Racism has always made headlines in this country. So what better way to increase ratings than to play on race and racism. What better person to play this game than the man who's made a career out of fighting racial injustices no matter how minute. I don't want to discredit Al Sharpton's activism and all that he's done to push the dreams of slain civil rights leaders forward, however as the tweets above show, Al Sharpton's relevance and credibility have been on shaky ground. Now with the first Black president getting more hate than a little bit, Black people finding themselves in an all out depression instead of a jobless recovery, and the Tea Party people using Herman Cain and Michael Steele as puppets, what Sharpton has to say is way more important now than it was a decade ago.

I appreciate MSNBC capitalizing off of the times, inciting fury and infusing race into the political discourse. I admire them for thinking outside the box and putting Al Sharpton in the position he's in. But because it's all so calculated he will surely end up on Bill O'Reilly's Pinhead list faster than he can create his own Worst Persons. His appointment is populist instead of substantive, it is reactionary instead of groundbreaking, and I have the strange suspicion that it will be temporary instead of permanent. Because of that I would so much rather see an actual journalist with experience, talent, and the command of facts on any and all issues in Sharpton's seat, than a pawn for Comcast (which owns NBC/Universal and therefore MSNBC) to capitalize off of.

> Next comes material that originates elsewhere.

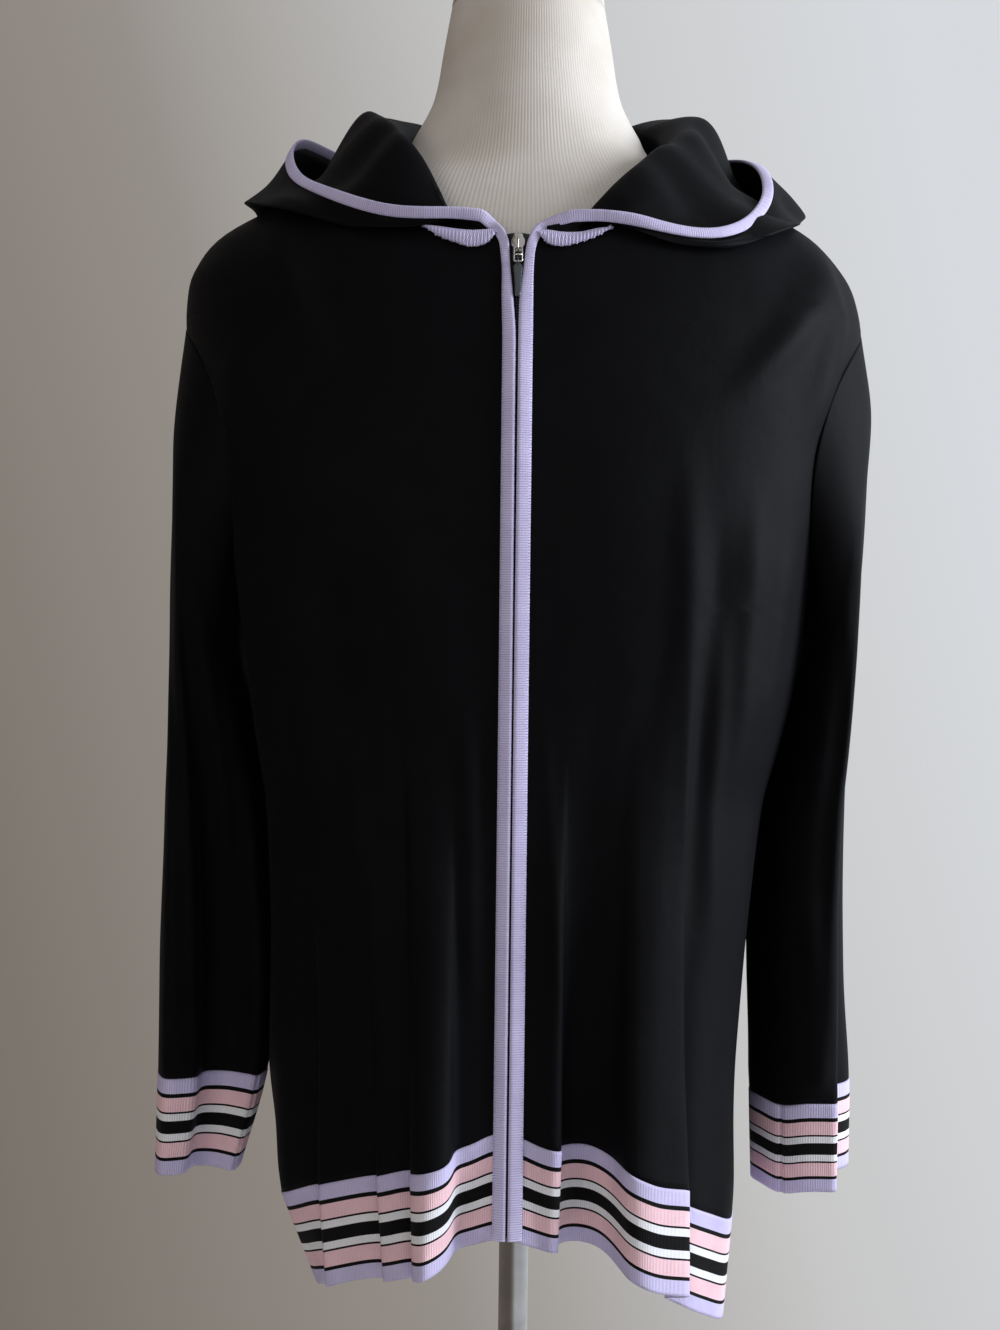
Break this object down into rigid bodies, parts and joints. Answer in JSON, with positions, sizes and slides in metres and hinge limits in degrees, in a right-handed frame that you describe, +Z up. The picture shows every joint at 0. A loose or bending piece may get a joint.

But hey. What do I know. I'm just a local news producer trying to make it big. And trust if Al Sharpton wanted me to produce for him I'd do it in a minute even if I knew I'd be looking for another job in 12 months. This is the TV business. Nothing lasts forever. Just ask Keith Olbermann.

What do you think of Al Sharpton's placement behind the anchor desk on MSNBC?
Do you think his appointment will be temporary or permanent like the 20 years Chris Matthews has been with the network?
If Obama is not re-elected do you think Sharpton will once again fade into obscurity his 15 minutes of fame over once again?